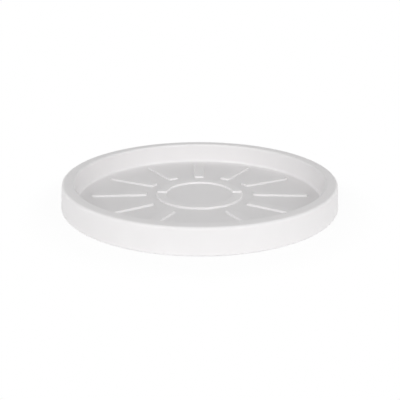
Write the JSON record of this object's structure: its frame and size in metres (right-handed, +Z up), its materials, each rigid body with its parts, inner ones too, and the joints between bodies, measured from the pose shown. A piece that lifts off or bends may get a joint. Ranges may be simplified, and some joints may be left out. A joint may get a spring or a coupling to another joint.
{
  "type": "plant saucer",
  "caption": "Round double-walled plant saucer with a thick flat rim and raised radial bars that hold a pot above spilled water.",
  "frame": {"origin": "on the ground under the middle of the dish", "axes": "+Z up out of the dish; -Y is the side turned to the viewer, where one bar place is bare; +X to the viewer's right"},
  "size_m": [0.3994, 0.3994, 0.0369],
  "materials": {
    "white_shell": "matte, finely grained rotational moulding",
    "white_plug": "satin injection moulding",
    "foot_rubber": "matte soft rubber"
  },
  "bodies": {
    "root": {"saucer_shell": "white_shell", "vent_plug": "white_plug", "foot_1": "foot_rubber", "foot_2": "foot_rubber", "foot_3": "foot_rubber", "foot_4": "foot_rubber", "foot_5": "foot_rubber", "foot_6": "foot_rubber"}
  },
  "joints": []
}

- Exercise task: Each line above is to be repeated exactly.

- Exercise result:
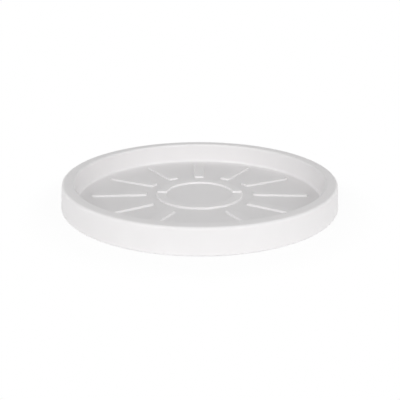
Write the JSON record of this object's structure: its frame and size in metres (right-handed, +Z up), its materials, each rigid body with its parts, inner ones too, and the joints between bodies, measured from the pose shown. A piece that lifts off or bends may get a joint. Ranges may be simplified, and some joints may be left out. A joint may get a spring or a coupling to another joint.
{
  "type": "plant saucer",
  "caption": "Round double-walled plant saucer with a thick flat rim and raised radial bars that hold a pot above spilled water.",
  "frame": {"origin": "on the ground under the middle of the dish", "axes": "+Z up out of the dish; -Y is the side turned to the viewer, where one bar place is bare; +X to the viewer's right"},
  "size_m": [0.3994, 0.3994, 0.0369],
  "materials": {
    "white_shell": "matte, finely grained rotational moulding",
    "white_plug": "satin injection moulding",
    "foot_rubber": "matte soft rubber"
  },
  "bodies": {
    "root": {"saucer_shell": "white_shell", "vent_plug": "white_plug", "foot_1": "foot_rubber", "foot_2": "foot_rubber", "foot_3": "foot_rubber", "foot_4": "foot_rubber", "foot_5": "foot_rubber", "foot_6": "foot_rubber"}
  },
  "joints": []
}